Gastrodiplomacy: Food and the Making of America’s Special Relationship with China – Heather Lee

ABSTRACT

On December 15, 1900, the Lotos Club honored Wu Ting Fang, the Chinese Minister to the United States, with a “State Dinner.”  The event offers an important window to turn of the century Sino-US relations, and the ways in which perspectives of Chinese and American officials, as well as ordinary Chinese immigrants, became articulated through gastronomical practices. I read in this mode of politics making—a practice I call “gastronomical diplomacy”—a kind of political theatre in which the form more than the substance of politics gets played out on what is eaten, with whom, and to what ends. These formal dinners provided a potent mix of symbols upon which the invested actors attempted to shape popular perception of the contemporary state and future of Sino-U.S. relationship.
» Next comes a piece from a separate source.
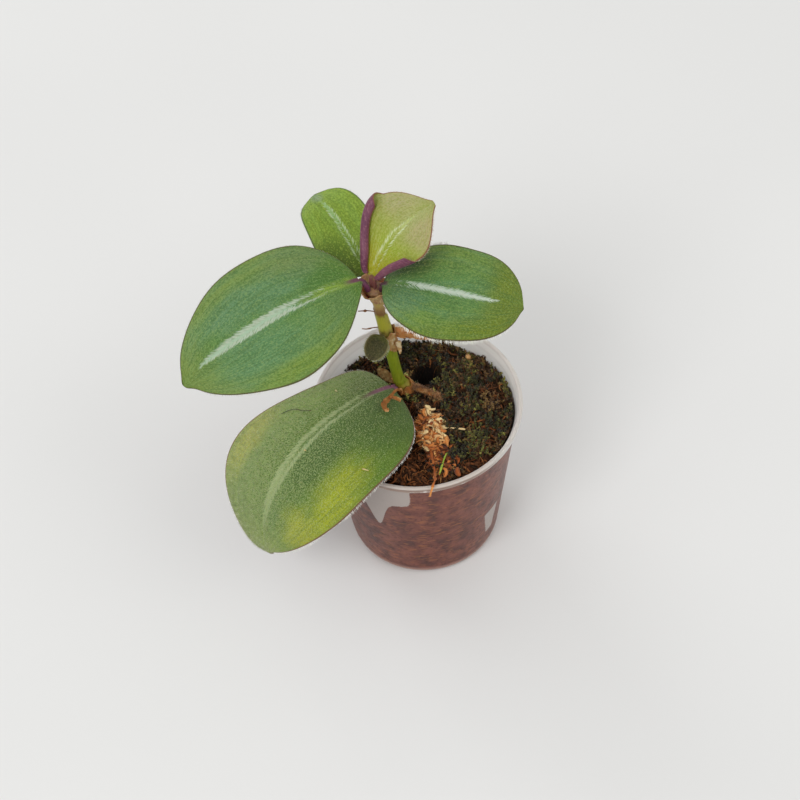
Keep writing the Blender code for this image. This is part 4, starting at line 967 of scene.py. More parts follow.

Through the widespread media coverage of these affairs, white American news consumers came to better and more positive understandings of China, Chinese culture, and Chinese people, one that elevated the feelings of respect that China and China hands believed was long overdue. This is a story, then, of the complex negotiation between Chinese state actors, U.S. internationalists, and ordinary Chinese immigrants over how to present China in a favorable light, and how those negotiations in turn affected popular attitudes in the United States.